The Raven fits very well on the F-150 Lightning Lariat ER and I’m sure those of you that are familiar with the F-150 Lightning might ask if the Lightnings Pro Power bed was available for me to use. Yes, it is! You have enough room to stick your hand down near the left rear tie-down and just next to that, access the bed’s electric ports. I bought a 5’ power strip that has multiple 110v and USB and USBC ports. I used some Velcro tape to attach it just below the sink. The trick to using the Pro Power is to not leave it running constantly. Otherwise, you will lose valuable KW from the Lightnings battery with nothing charging from it. This is great to plug anything into, coffee maker, waffle maker, you name it, and not have to be tied to shore power.

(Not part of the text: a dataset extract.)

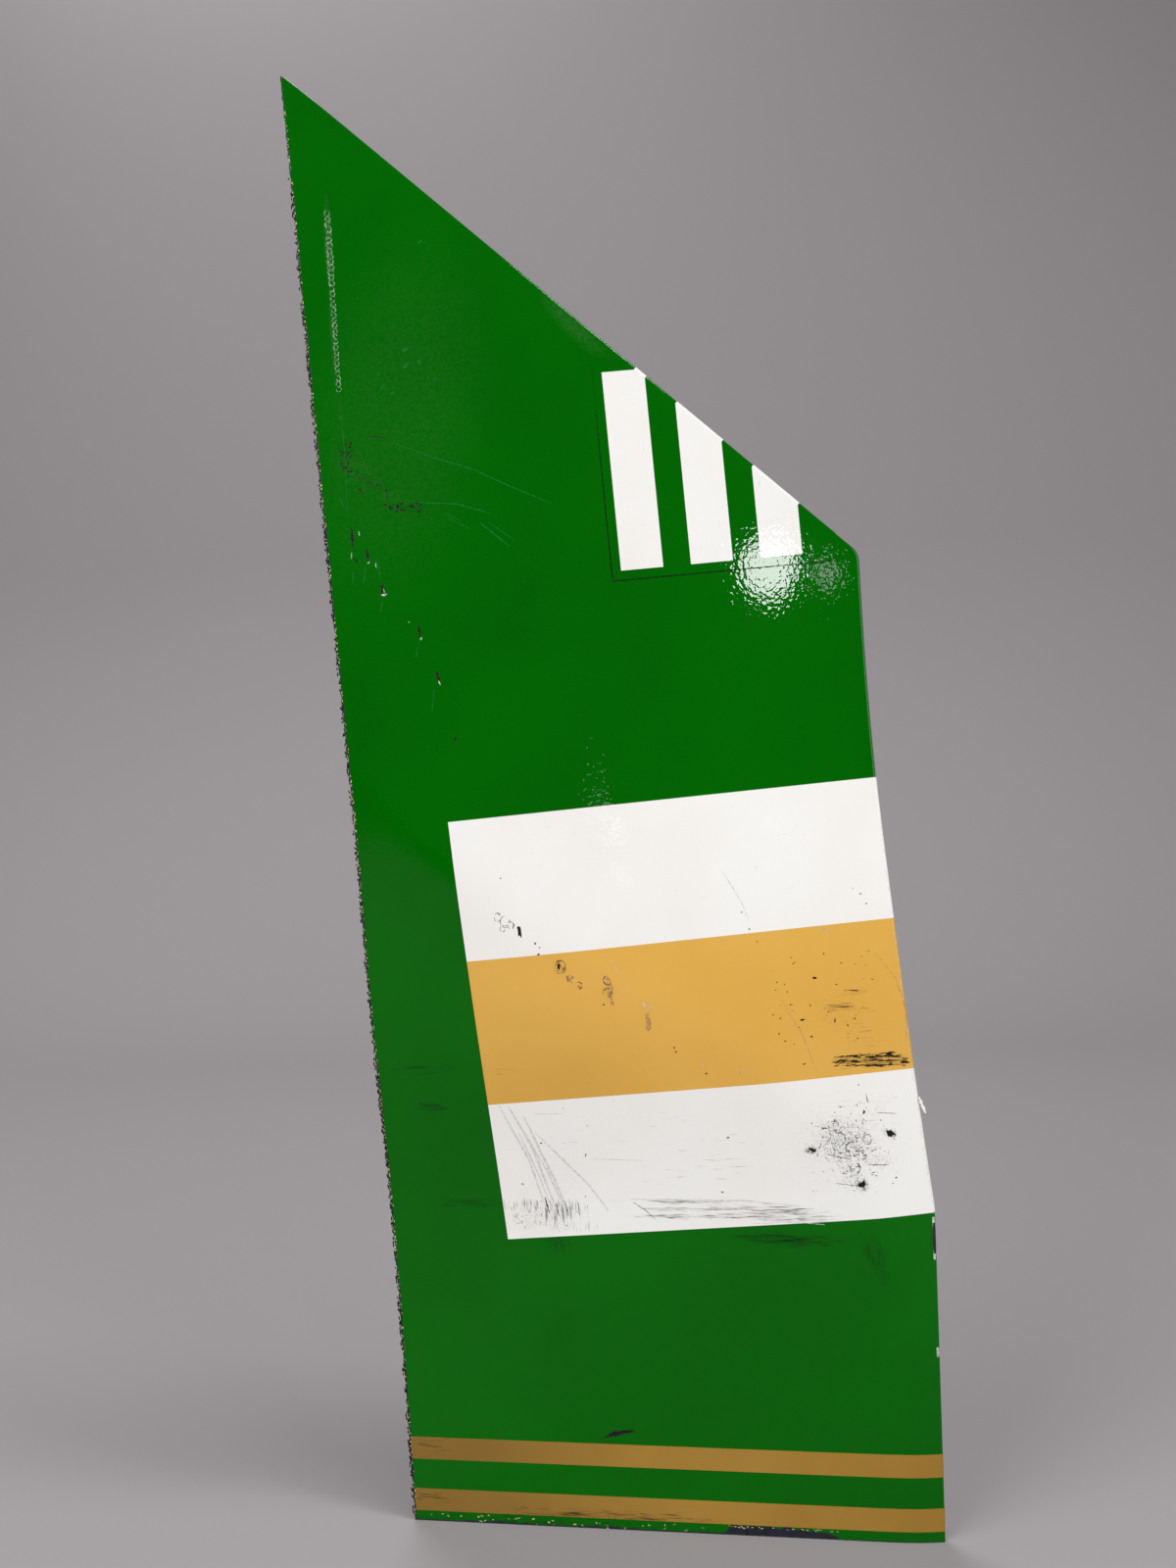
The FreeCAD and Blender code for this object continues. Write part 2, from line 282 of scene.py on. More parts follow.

Our Raven upgrades are a single Lithium battery and a 160w solar panel, an extra fan over the slide-out top bed, a Porta Potti, an 85-liter refrigerator, and a furnace. The 1000w Lithium battery runs the power inside the Raven for the refrigerator and fans, lights, water pump, etc. I found on sunny days it does a great job of fluctuating down to 70% or so and back up to the 90% range. On cloudy days it will gradually get lower, and lower. I have not camped for more than two nights so far at the time of this article.
The bottom line is that you can definitely get 220 miles on average from an ER Lightning/Raven doing around 65mph on the highway in fair weather and then about 250 miles on average on a full battery when you are out exploring your camping area. In my hometown of South Lake Tahoe, I am averaging about 250-260 miles local driving with the camper on. Residential electric rates cost a little under $16 for a full charge, and about $47 for charging on the road paying for fast chargers. With fast chargers averaging every 50 -70 miles on the highway you can plan your trip accordingly and enjoy using a Four Wheel Camper Raven at many places on an F-150 Lightning Extended Range. You can’t go far into places as you would a gas truck and camper, but using this setup is still very doable if you keep an eye on your destinations and the range of the truck. Keep in mind if you camp during the winter, the range of a battery will decrease by about a third. I do not plan on doing winter camping.
My next test with the F-150 Lighting and Four Wheel Camper Raven will be putting on a custom wind fairing, and if it works and saves me mileage, I will then put a 2.25″ level on the front of the F-150, which will probably take me down to my 220-mile average on a full charge, if everything goes right.
I plan on taking the Lightning and Raven to different camping spots in the Tahoe region, up and down Highway 395, Yosemite, and to the Northern California coast this year. I will be taking it to Oregon for some camping and attending the PNW overland expo in Redmond too. I also have a business trip in Bend, Oregon and I will take the camper there in August too. These are the pioneer days of matching up a full-sized EV truck with overlanding equipment. Someone had to try it with a slide-in camper, even though Ford says you shouldn’t! I’m extremely happy with my Four Wheel Camper and can’t wait to get out to more and more places with it.